▶ _Input data_
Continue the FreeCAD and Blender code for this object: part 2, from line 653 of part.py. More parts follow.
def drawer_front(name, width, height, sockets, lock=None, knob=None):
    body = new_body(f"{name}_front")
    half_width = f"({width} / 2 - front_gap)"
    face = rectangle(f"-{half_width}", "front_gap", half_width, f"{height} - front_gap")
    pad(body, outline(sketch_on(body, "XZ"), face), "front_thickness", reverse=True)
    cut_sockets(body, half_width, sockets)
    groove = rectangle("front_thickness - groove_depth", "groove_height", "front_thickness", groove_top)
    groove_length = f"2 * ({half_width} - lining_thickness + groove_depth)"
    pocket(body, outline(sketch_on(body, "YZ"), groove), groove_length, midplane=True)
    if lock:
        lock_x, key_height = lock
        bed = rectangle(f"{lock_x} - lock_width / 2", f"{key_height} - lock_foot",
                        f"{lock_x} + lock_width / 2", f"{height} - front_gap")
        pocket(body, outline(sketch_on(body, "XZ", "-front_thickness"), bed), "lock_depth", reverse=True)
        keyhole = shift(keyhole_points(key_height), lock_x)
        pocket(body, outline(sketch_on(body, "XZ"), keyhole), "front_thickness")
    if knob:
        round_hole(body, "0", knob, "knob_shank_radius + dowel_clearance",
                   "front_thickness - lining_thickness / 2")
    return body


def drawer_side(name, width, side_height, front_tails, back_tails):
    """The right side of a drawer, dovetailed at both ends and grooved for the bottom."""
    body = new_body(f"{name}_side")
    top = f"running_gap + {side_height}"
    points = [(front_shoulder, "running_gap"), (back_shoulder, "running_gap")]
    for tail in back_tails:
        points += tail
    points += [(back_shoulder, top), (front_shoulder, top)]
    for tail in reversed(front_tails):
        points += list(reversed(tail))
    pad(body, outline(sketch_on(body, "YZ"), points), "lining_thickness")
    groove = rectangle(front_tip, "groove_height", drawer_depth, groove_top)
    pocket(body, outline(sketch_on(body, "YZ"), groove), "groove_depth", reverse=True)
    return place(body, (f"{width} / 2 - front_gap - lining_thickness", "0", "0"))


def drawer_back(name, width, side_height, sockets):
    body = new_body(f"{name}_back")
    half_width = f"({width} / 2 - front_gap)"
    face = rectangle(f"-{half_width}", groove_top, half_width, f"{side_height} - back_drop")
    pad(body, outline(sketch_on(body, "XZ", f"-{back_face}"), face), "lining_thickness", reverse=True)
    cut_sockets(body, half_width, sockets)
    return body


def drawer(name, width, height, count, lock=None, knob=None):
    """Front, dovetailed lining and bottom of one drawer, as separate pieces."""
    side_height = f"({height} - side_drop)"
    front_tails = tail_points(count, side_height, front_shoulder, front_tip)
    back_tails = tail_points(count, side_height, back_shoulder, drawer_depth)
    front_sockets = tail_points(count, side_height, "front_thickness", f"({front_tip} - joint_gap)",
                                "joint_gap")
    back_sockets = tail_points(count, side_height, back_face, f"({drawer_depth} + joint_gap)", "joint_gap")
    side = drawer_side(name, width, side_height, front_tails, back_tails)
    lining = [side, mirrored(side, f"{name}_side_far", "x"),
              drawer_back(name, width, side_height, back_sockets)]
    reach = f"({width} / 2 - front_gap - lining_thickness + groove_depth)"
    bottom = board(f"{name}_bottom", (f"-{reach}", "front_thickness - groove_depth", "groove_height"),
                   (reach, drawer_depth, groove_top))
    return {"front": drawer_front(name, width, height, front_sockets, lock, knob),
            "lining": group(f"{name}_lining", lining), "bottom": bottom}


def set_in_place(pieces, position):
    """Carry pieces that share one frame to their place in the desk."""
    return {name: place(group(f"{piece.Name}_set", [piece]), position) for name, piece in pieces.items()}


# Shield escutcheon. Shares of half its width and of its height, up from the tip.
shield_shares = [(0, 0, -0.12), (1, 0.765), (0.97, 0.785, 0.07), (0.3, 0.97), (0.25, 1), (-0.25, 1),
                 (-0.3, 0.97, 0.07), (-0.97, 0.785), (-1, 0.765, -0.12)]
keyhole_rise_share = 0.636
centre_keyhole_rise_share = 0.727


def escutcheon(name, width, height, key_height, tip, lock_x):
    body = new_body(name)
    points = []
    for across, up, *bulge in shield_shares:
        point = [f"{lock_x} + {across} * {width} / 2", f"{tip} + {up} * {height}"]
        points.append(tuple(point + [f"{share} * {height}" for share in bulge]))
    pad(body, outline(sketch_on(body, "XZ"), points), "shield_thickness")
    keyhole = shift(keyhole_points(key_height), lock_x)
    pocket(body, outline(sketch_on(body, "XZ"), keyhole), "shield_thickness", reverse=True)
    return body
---
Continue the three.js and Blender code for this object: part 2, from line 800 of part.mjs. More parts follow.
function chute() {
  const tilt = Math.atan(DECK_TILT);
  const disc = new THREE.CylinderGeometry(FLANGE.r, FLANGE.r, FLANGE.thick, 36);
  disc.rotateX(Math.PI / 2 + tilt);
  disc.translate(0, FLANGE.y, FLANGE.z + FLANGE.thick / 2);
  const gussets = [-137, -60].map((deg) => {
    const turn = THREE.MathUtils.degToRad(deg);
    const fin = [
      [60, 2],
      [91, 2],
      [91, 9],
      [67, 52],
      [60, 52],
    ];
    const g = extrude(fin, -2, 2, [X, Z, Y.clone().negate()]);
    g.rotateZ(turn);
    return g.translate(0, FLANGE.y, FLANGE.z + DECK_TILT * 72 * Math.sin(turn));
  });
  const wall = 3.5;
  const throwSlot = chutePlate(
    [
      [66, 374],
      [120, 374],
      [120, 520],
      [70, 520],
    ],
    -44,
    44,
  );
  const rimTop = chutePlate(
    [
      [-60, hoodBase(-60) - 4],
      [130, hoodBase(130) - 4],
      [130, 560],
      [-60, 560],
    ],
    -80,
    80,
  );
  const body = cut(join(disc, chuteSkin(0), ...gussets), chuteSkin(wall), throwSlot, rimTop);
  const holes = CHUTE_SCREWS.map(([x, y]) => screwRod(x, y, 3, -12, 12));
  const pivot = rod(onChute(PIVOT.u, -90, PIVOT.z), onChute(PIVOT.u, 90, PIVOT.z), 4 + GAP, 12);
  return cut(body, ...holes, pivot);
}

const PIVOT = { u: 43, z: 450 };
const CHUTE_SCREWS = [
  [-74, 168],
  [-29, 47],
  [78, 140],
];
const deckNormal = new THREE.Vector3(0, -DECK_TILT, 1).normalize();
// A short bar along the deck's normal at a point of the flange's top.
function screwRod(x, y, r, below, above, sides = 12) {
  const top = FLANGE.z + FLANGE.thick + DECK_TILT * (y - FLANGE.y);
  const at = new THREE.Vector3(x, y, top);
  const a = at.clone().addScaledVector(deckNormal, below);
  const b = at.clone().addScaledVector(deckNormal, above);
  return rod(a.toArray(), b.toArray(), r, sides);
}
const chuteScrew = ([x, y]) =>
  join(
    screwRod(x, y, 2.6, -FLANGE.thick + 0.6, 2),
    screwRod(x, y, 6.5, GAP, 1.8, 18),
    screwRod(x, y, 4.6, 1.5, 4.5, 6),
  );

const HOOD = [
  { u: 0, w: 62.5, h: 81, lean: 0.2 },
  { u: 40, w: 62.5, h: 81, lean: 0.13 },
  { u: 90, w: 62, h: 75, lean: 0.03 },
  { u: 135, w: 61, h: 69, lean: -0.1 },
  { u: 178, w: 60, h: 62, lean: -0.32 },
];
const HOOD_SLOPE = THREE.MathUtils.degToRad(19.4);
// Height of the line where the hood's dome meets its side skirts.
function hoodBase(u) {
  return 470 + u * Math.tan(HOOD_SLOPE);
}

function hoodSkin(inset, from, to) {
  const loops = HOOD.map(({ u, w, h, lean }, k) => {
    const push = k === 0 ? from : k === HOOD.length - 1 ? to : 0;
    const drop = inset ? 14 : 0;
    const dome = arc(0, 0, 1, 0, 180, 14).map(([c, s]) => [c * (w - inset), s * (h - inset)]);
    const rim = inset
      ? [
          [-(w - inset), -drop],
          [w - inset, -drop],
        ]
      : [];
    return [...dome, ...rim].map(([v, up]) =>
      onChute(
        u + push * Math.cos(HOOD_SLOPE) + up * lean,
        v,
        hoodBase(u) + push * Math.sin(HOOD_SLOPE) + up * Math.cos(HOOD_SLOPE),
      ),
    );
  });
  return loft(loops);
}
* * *
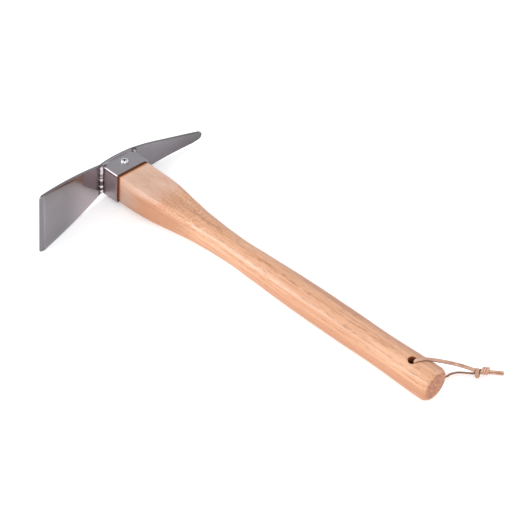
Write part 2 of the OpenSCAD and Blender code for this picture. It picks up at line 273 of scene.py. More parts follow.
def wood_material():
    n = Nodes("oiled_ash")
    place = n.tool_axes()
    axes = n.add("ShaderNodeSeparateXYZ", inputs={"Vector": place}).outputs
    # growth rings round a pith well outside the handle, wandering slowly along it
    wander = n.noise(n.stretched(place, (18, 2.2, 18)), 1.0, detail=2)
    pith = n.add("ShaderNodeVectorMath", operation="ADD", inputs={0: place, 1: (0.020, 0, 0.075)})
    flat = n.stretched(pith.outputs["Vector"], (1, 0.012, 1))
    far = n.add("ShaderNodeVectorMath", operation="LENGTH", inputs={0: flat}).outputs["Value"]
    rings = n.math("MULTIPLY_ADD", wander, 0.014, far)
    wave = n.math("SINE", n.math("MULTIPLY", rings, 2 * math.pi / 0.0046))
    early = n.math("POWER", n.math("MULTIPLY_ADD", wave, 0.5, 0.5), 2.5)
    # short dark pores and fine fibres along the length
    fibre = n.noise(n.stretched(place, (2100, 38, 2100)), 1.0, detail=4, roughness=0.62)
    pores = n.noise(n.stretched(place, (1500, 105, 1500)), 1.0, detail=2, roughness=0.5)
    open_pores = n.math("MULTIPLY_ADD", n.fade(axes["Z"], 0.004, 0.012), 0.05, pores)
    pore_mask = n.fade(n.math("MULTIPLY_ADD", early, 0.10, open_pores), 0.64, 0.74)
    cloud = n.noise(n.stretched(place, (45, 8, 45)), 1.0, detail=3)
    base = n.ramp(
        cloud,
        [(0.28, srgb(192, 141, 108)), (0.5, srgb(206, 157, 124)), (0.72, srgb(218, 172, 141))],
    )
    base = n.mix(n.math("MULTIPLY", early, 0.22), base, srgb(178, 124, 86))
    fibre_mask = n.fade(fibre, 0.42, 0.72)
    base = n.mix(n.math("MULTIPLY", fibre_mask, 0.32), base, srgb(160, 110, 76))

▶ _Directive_
Check each line of the records above for "Blender", and copy those that have it.

▶ _Correct answer_
Continue the FreeCAD and Blender code for this object: part 2, from line 653 of part.py. More parts follow.
Continue the three.js and Blender code for this object: part 2, from line 800 of part.mjs. More parts follow.
Write part 2 of the OpenSCAD and Blender code for this picture. It picks up at line 273 of scene.py. More parts follow.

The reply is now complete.